Pragmatism is the baby of the epistemological family, since it only showed up in formal philosophy around 100 years ago. Of course, everyday people often take a pragmatic view toward knowledge since they don’t have the time to ponder abstract philosophical ideas! But it wasn’t until around the late 1800s that philosophers came to see the wisdom in this. Then a group of American philosophers created the pragmatist epistemology, which to this day is widely considered to be the one major American contribution to world philosophy. (Of course, some philosophers consider pragmatism to be vulgar or simplistic, so not everyone agrees that it’s a good contribution!)
VI. Epistemology in Popular Culture
“Now, a clever man would put the poison into his own goblet, because he would know that only a great fool would reach for what he was given. I am not a great fool, so I can clearly not choose the wine in front of you. But you must have known I was not a great fool, you would have counted on it, so I can clearly not choose the wine in front of me.” (Vizzini, The Princess Bride)

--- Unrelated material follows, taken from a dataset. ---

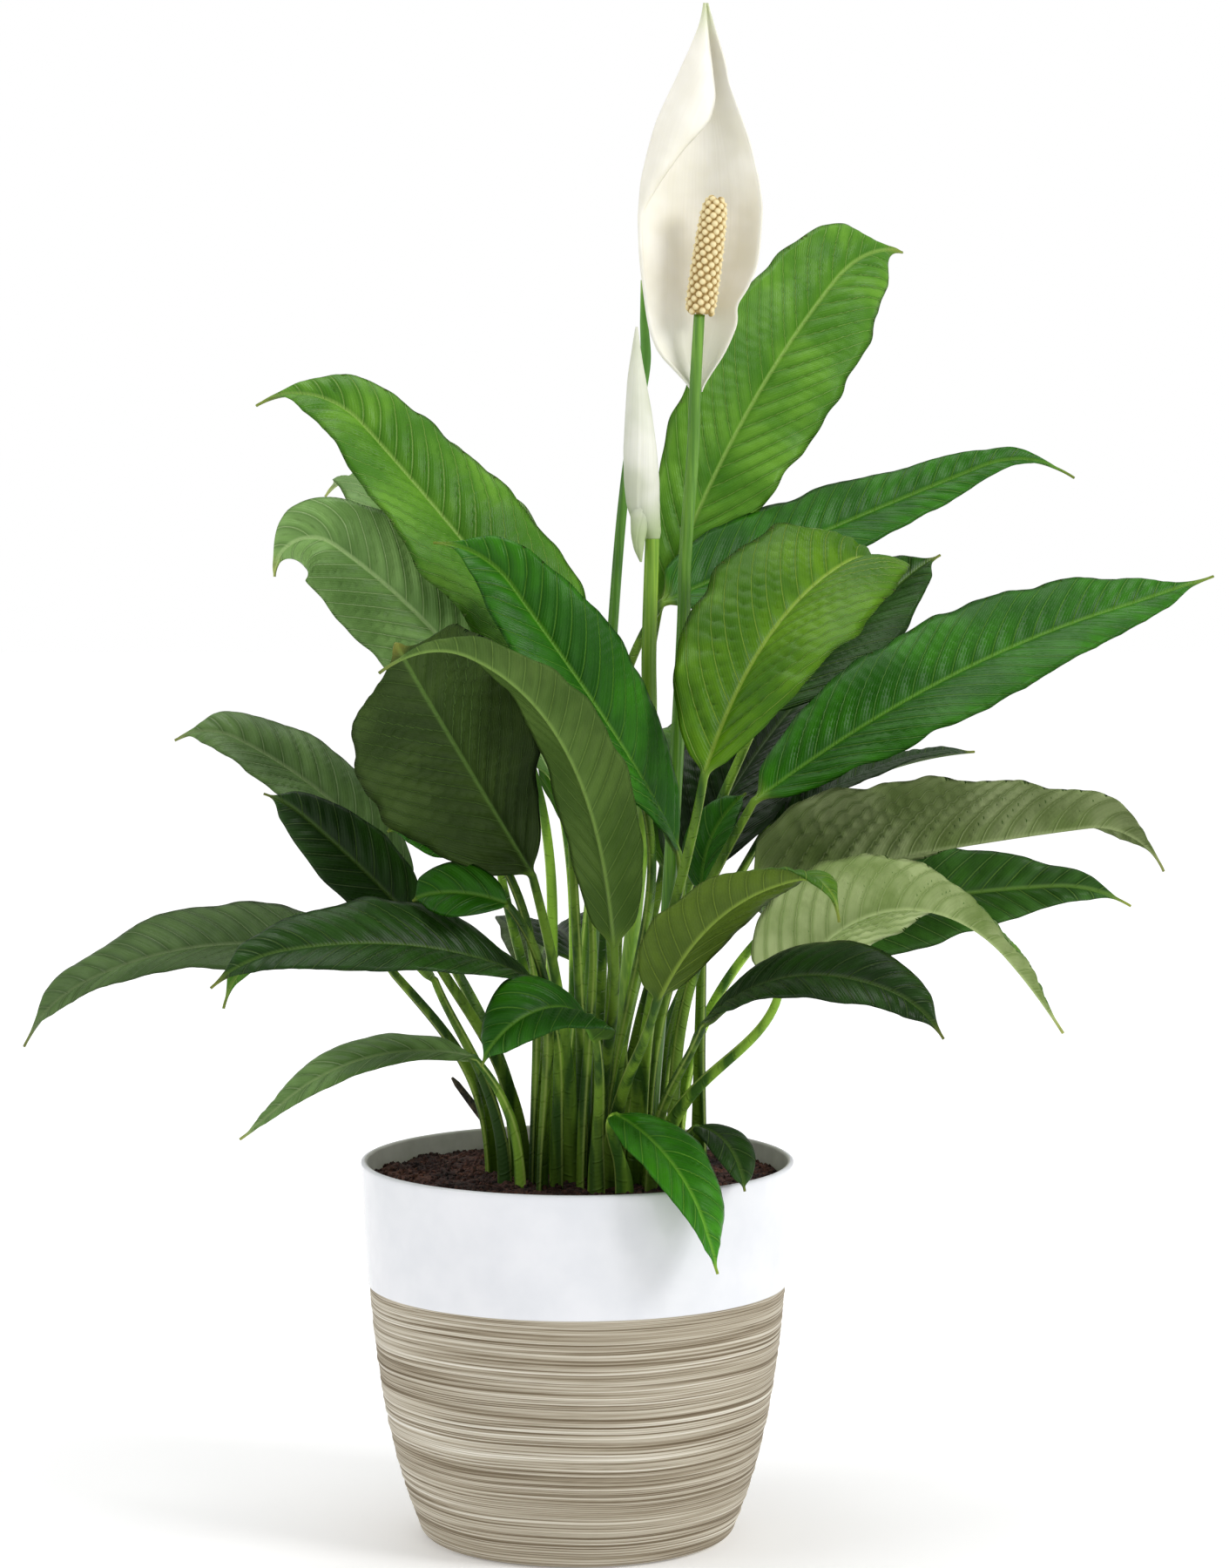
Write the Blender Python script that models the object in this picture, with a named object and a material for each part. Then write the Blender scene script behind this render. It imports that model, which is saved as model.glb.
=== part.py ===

This classic comedy routine demonstrates both foundationalism and coherentism. It starts off as a foundationalist argument: the axiom is “only a great fool would reach for what he was given.” Everything else flows from that argument. Unfortunately, it’s a pretty unreliable axiom! Then the argument almost immediately lapses into self-contradiction, since Vizzini concludes that he cannot drink from either cup. Therefore, Vizzini’s reasoning is bad on both coherentist and foundationalist views. (It’s also bad on a pragmatist view, since he chooses wrong and dies!)
“Napoleon is always right” (Animal Farm)
Several characters repeat this line over the course of George Orwell’s Animal Farm. It’s an example of the foundationalist epistemology he was talking about in §4. In the context of the book, it’s a tragic thing to hear the characters say, since the reader knows that Napoleon is often not only wrong, but deliberately lying.